Actionable Takeaways for Sponsor Compliance Teams

The SFC’s 2025 regulatory framework for CA role conflicts is now codified, enforced, and escalating. Sponsor firms must take the following steps to remain compliant:

  1. Implement a 12-month cooling-off period for any CA engagement where the CA is an affiliate of the sponsor or has acted as sponsor for the same issuer, with an automated system to track the 12-month period from the listing date.

  2. Conduct a full conflict-check for every CA engagement that screens for financial interests (loans, credit facilities, equity stakes) exceeding 5% of the CA’s net capital or HKD 10 million, and for structural dependencies (e.g., the CA’s advice on a transaction the sponsor structured).

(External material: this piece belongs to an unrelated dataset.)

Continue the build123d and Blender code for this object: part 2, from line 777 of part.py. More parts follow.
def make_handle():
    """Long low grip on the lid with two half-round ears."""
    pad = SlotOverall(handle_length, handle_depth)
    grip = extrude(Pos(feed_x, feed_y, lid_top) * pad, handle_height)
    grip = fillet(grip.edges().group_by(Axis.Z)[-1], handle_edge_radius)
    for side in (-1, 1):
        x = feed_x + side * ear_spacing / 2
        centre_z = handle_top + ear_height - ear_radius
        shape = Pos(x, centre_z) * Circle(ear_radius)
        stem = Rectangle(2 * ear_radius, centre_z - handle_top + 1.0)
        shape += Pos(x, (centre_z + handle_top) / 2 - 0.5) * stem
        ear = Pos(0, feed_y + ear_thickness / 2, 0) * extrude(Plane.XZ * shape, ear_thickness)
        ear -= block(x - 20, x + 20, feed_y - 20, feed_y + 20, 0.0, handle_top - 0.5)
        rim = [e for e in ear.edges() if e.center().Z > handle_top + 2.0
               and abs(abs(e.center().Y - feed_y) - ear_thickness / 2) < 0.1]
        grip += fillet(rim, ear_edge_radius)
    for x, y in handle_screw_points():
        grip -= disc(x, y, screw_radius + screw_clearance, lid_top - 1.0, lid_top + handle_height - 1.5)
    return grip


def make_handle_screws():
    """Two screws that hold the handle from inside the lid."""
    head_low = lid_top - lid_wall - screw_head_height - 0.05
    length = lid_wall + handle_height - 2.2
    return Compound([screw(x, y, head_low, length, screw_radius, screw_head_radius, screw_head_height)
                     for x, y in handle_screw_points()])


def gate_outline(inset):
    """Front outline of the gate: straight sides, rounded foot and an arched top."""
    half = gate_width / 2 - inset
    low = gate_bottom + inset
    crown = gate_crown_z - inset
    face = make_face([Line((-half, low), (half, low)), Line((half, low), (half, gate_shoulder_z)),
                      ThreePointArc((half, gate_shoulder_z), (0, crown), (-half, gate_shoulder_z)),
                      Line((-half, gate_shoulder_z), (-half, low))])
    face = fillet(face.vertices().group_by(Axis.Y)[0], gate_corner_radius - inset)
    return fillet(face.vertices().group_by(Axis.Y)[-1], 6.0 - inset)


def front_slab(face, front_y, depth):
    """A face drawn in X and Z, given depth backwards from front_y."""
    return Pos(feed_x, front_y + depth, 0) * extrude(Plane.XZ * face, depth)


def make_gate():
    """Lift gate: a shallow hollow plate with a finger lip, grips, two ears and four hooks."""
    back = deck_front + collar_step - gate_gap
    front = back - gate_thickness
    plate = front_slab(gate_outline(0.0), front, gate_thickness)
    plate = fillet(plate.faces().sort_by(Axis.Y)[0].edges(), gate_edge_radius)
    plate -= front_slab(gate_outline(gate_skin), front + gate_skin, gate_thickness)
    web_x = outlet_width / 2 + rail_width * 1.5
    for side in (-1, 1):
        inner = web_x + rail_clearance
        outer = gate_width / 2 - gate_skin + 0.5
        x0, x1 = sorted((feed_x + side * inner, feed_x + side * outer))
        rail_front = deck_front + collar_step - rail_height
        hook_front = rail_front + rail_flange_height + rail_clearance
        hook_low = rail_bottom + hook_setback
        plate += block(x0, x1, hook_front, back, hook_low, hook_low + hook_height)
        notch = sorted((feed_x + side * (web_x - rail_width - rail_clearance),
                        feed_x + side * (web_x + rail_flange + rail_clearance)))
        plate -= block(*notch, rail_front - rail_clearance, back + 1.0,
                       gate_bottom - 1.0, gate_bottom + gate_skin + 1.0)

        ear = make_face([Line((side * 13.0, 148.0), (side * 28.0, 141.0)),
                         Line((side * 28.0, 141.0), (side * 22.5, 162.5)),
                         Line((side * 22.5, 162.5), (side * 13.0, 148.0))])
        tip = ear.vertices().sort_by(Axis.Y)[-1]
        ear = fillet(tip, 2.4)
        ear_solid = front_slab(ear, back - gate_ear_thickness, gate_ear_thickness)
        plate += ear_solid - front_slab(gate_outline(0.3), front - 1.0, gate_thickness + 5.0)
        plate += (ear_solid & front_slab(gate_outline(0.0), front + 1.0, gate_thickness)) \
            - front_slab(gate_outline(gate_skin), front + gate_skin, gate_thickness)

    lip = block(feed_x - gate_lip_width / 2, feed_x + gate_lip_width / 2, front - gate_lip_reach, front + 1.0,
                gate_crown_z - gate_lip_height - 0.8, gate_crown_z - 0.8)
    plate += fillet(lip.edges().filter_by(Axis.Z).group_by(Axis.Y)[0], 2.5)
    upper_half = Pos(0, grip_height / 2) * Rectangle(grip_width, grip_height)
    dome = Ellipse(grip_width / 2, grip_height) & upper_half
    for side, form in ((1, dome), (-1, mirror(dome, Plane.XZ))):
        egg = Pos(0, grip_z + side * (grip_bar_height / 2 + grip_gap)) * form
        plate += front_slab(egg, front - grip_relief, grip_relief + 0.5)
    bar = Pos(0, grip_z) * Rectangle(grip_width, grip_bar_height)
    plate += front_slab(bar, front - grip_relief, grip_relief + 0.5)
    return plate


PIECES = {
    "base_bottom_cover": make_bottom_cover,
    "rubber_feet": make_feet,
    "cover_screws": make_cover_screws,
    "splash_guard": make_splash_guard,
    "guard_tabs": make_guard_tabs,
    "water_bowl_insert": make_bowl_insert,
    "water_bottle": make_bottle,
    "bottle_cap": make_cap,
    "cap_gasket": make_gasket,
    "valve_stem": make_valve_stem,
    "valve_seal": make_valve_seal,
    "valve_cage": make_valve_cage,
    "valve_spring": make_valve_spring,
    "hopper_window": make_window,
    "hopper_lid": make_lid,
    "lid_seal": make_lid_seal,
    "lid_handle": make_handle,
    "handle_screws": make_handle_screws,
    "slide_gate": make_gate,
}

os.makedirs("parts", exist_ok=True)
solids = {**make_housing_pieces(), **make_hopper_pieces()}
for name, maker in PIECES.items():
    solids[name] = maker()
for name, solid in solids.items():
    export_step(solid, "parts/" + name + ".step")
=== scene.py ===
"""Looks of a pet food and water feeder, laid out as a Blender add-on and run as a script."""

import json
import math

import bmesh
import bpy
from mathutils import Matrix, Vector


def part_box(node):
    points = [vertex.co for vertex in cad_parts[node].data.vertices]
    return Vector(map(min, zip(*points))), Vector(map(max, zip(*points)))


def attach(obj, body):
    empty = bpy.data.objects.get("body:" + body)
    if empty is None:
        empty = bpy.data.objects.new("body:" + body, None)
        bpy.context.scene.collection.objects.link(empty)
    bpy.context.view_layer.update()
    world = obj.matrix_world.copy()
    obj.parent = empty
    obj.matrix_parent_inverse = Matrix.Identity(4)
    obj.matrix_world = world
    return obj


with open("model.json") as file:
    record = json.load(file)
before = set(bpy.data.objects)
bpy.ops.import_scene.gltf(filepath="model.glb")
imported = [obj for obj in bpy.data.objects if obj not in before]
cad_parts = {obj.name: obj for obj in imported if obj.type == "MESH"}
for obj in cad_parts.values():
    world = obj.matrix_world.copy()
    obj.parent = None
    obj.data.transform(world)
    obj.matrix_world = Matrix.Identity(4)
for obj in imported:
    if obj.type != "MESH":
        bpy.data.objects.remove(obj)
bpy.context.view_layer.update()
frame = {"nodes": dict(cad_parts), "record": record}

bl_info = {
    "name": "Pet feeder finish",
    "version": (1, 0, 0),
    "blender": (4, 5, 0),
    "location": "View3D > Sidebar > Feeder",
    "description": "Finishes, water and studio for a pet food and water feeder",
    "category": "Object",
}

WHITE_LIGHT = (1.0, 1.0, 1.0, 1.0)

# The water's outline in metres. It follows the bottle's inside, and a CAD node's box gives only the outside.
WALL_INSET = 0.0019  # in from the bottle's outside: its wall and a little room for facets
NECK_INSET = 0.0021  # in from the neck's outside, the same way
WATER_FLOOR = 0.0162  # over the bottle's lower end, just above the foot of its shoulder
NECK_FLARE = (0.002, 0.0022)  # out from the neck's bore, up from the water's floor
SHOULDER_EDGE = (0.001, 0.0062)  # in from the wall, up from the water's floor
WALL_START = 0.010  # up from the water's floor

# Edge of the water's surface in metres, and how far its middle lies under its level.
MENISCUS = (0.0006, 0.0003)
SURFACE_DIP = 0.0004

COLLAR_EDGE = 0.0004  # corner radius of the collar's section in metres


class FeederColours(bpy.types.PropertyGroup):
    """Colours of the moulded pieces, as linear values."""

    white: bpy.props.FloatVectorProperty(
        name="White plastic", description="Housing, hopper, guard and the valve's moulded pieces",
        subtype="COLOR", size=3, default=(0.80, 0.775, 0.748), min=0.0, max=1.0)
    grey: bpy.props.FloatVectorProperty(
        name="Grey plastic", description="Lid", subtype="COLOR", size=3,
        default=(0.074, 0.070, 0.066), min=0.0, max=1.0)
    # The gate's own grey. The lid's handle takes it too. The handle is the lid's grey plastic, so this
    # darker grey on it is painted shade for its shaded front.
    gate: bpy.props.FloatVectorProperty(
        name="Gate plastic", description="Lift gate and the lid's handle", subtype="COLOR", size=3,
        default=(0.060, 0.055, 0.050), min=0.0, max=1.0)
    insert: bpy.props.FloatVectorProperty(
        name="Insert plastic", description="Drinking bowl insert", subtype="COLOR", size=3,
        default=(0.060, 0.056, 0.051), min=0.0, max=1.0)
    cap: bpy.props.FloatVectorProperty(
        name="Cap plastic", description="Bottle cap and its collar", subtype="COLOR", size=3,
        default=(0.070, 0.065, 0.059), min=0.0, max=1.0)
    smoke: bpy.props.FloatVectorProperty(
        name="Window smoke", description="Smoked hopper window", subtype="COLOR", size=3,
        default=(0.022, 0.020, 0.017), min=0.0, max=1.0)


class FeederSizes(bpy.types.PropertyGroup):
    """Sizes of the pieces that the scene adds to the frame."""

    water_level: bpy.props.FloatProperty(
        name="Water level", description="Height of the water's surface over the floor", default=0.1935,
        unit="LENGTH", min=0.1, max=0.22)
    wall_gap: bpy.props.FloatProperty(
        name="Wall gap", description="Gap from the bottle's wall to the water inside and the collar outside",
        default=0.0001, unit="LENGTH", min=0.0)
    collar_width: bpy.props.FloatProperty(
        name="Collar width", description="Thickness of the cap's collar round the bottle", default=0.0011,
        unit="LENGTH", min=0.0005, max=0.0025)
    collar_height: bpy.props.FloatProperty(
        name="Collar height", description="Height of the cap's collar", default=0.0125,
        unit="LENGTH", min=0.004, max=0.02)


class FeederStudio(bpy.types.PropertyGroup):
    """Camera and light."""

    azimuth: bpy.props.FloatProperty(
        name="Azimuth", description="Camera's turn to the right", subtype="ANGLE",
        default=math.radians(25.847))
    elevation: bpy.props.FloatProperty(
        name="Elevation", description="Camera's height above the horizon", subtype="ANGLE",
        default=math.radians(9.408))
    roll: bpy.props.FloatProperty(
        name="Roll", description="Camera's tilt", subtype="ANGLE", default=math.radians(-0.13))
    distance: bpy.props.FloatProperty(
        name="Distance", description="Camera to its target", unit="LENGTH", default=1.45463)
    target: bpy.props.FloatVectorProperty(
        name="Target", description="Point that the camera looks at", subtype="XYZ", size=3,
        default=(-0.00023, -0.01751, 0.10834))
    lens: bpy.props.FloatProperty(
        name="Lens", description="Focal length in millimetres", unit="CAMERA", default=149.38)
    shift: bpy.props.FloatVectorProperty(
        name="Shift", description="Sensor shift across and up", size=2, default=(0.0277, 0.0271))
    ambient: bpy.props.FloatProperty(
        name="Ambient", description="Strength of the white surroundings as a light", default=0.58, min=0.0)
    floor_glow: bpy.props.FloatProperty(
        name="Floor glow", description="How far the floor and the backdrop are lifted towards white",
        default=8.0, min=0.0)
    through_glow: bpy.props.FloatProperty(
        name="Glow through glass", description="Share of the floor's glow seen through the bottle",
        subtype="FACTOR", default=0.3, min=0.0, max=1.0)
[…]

  3. Establish a separate conflict-check committee within the sponsor firm that is independent of the deal team, with the authority to reject a CA engagement if any conflict is identified, and document the rejection in the firm’s compliance file.

  4. For cross-border structures involving PRC issuers, apply the longer cooling-off period (18 months under CSRC rules) where the issuer is dual-listed, and ensure the CA’s legal entity in the Cayman Islands or BVI is treated as the same economic entity as the Hong Kong sponsor.

  5. Ensure each Responsible Officer signs a personal attestation for every CA engagement, confirming that a conflict-check has been performed and that no prohibited conflict exists, with the attestation retained for at least 7 years as required under Section 395 of the SFO.